In the wake of the Orlando tragedy many people have been saying it.

“We will love stronger than they can hate.”

If only it were that easy. What do we mean: “We?”

Do we mean that WE: as good, decent Americans will show unconditional love in our words, our deeds, our…public policy?

It is the last of these three ideas that concerns me.

Post-tragedy, America refocuses. Facebook pulses with the blood of one issue and the best of us speak love over and over: speak forgiveness, support, care, breaking down barriers, reaching out to those who we have not previously considered part of our tribe. And it is good and it is beautiful and it is very right.

But Facebook is also a place of political discourse. When we say WE, do we mean “We the people” as enactors of policy change within our representative democracy? Are we asserting that our very nation, with its laws, courts, and guns should practice this same unconditional love?

I hope not.

Christians are well acquainted with the call to love unconditionally. To turn the other cheek. To love our enemies. To Pray for those who persecute us. It’s the call we’ve tried to follow since Jesus bounced. But with this call to love unconditionally is the call to martyrdom: to suffer, carry our crosses and die both figuratively and literally.

And for the Christian, the idea that love will win, is tied intimately to the idea that God takes care of those who follow Him, that He sets up trials to test our faith, and that He never promised a kind world here: only a better one after we die. God promised His Christians they would be consistently hated and that their love for others WOULD NOT NECESSARILY LEAD THOSE OTHERS TO CHANGE.

For a Christian, a heart is conquered by love, only through God. It is not the result of some deep human sentimentality sparked by our acts of love: overwhelming the psychosis of an individual, the trajectory of a nation or a pan-national movement bent on our destruction.

Christians are supposed to love, to forgive, to sacrifice themselves for the cause of Christ and have faith that the Holy Spirit (not their own symbolic-persuasive acts) is what changes the hearts of their enemies. We also believe that those enemies and their hearts may never change because God gives all of His children free will up until the bitter end.

I worry that, in our zeal to apply the noblest of our ideals, we have mixed Christian piety with national policy. Of course, we Americans have always done this. It’s what the Right does through the culture wars and what the Left does by compelling the State to act as the primary conduit for our charitable impulses.
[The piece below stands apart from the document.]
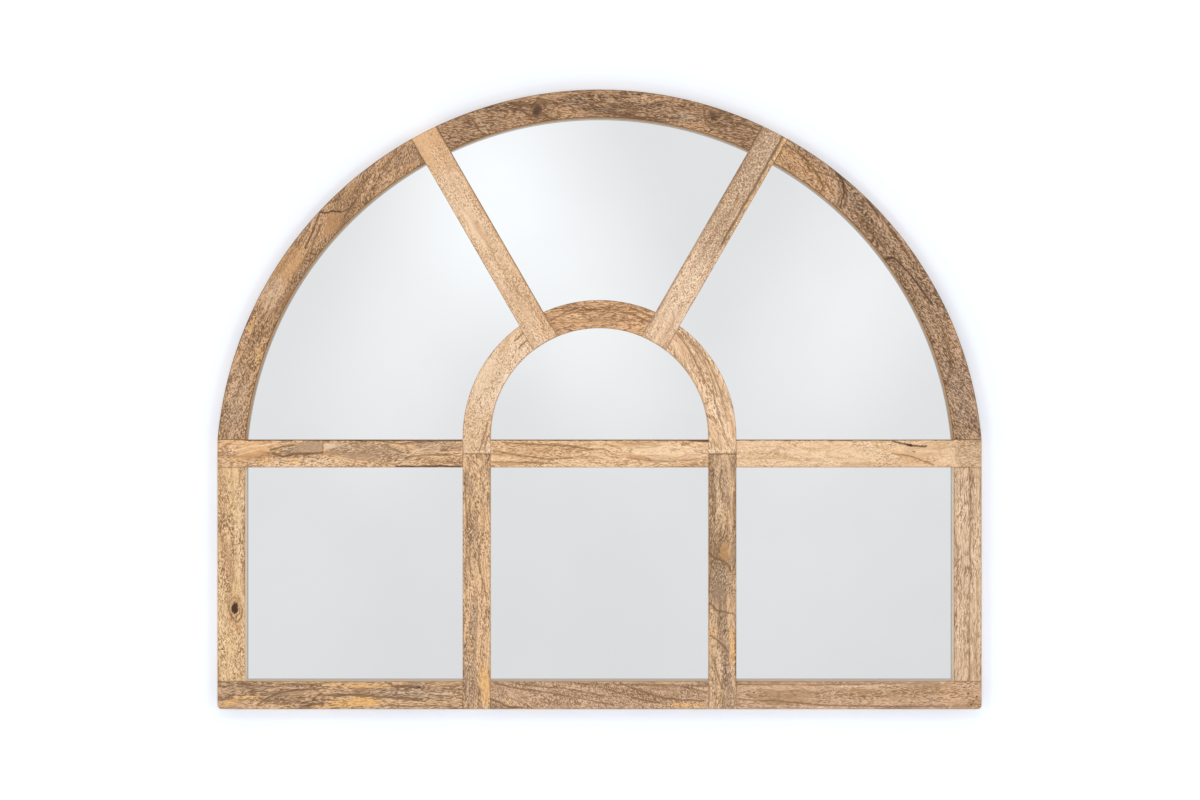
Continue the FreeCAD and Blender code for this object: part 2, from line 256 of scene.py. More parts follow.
def wall_distance(tree, spot, walls):
    """Metres to the nearest wall of an outline, from a point inside it."""
    flat = add(tree, "VectorMath", {0: spot, 1: (1, 0, 1)}, operation="MULTIPLY")
    return combine(tree, "MINIMUM", (wall_gap(tree, flat, wall) for wall in walls))


# ---- the boards: tones of each one, and the marks in it ----
# grain is the direction that the fibres run on the face, in degrees up from the right; wall is
# the tone of painted light on the walls of the openings, which the lamps barely reach; grey and
# figure say how much grey heartwood and how strong growth lines a board has, busy how strong its
# fibre dashes are, tilt how far they lean off the grain, in degrees; dash is how many times as long
# as wide they are, and fine their width beside the usual one
Board = collections.namedtuple("Board", "grain pale dark wall grey figure busy tilt dash fine")
BOARDS = {
    "outer_arch_left": Board(59, "cba27a", "8c6946", "d0a878", 0.22, 0.9, 1.5, 12, 2.6, 0.95),
    "outer_arch_top": Board(2, "bc936d", "715236", "cca474", 0.25, 1.2, 2.2, -8, 6, 0.8),
    "outer_arch_right": Board(121, "c9a484", "765739", "d2aa7a", 0.28, 1.2, 2.0, 14, 3, 1.0),
    "inner_arch_left": Board(63, "f4d8ba", "d8b48e", "f8e2c8", 0.0, 0.5, 1.35, 10, 2.2, 0.95),
    "inner_arch_top": Board(0, "e4b68a", "a87c54", "e6c49e", 0.04, 1.2, 1.2, 0, 6, 0.85),
    "inner_arch_right": Board(117, "f6d6b4", "dcb690", "f8e0c4", 0.0, 0.8, 1.3, -4, 6, 0.9),
    "spoke_left": Board(120, "f0d2b2", "d9b590", "d9a876", 0.0, 0.4, 1.1, 6, 2.2, 0.9),
    "spoke_right": Board(60, "f0d2b2", "c8a280", "d9a876", 0.0, 0.5, 1.9, -6, 2.0, 0.95),
    "middle_rail_left": Board(0, "ebc49a", "b48b62", "eacaa6", 0.10, 1.0, 1.15, 8, 4, 0.9),
    "middle_rail_centre": Board(0, "f0cca2", "cda174", "f0d0ae", 0.0, 0.9, 1.0, -3, 6, 0.8),
    "middle_rail_right": Board(0, "efcfab", "d8b48c", "f4dabc", 0.0, 0.4, 0.95, 4, 3, 0.85),
    "bottom_rail_left": Board(0, "d5af88", "8f6e4e", "ecd0ac", 0.25, 1.0, 1.35, 4, 6, 0.9),
    "bottom_rail_centre": Board(-6, "d1ae8e", "9a7857", "e6c8a4", 0.20, 0.9, 1.35, -40, 2.6, 0.9),
    "bottom_rail_right": Board(2, "d2ae90", "ab8863", "e8ceaa", 0.06, 0.6, 1.0, 0, 5, 0.8),
    "outer_stile_left": Board(90, "e9c89a", "bc946c", "fff2e0", 0.0, 0.8, 1.4, 12, 2.6, 1.0),
    "outer_stile_right": Board(90, "dfc2a3", "bc9a79", "fff2e0", 0.0, 0.6, 1.2, -2, 9, 0.85),
    "inner_stile_left": Board(90, "e6bf95", "997653", "fae8d2", 0.16, 1.0, 1.25, 8, 3, 0.95),
    "inner_stile_right": Board(90, "dcb994", "8d6e4f", "f6e4cc", 0.20, 1.0, 1.0, -8, 3, 0.9),
}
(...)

But: unconditional, sacrificial love? Really? This is the highest Christian act, one of the few that outlasts the rest of what the Bible teaches. That doesn’t make it more accessible to the secular man. It makes charity the least sensible Christian idea to be utilized by the world.  We’ve already seen how poorly it worked to mix other Christian ideals with government policies. Why would we apply unconditional love? Do we want our generals to turn the other cheek? Do we want our president to go the extra mile when a minor dictator forces him to carry his proverbial load?

Where the Right created tyranny by imposing Christian morals on a secular populace, the Left would create corporate suicide by imposing Christian pacifism on a secular populace that doesn’t know any better. A populace that really thinks good vibes and Facebook posts will change the inevitabilities of war and the indefatigable seasons of revenge.

Love your neighbor. Love your  enemies. By all means, surrender your bodies to the flames. Give all you possess to the poor. Just leave in place a government that is not obligated to do likewise on behalf of your ideals. Your government, any government–is unable to do the work of the Christian God and shift angry hearts, change cultures and stop the fomenting hatred that causes war and death. It is a sword and can only discourage the onset of war by sharpening itself and swinging wide. It can only punish those who bring war.

If we treated our government and its policies more like a sword, we would enable it to do the only thing it does well: punish wrongdoers and repel invaders. If we demand that it manifest familial affections in the name of love: it will reach for the nearest member and become our “big brother.”

Keep showing solidarity with the Muslim community and the Homosexual community. These are the right things to do. it’s what Christ would want and its a hallmark of the great country of America that we tolerate one another. Just please, don’t turn that love into a public policy that compromises the very safety from which you are free to love.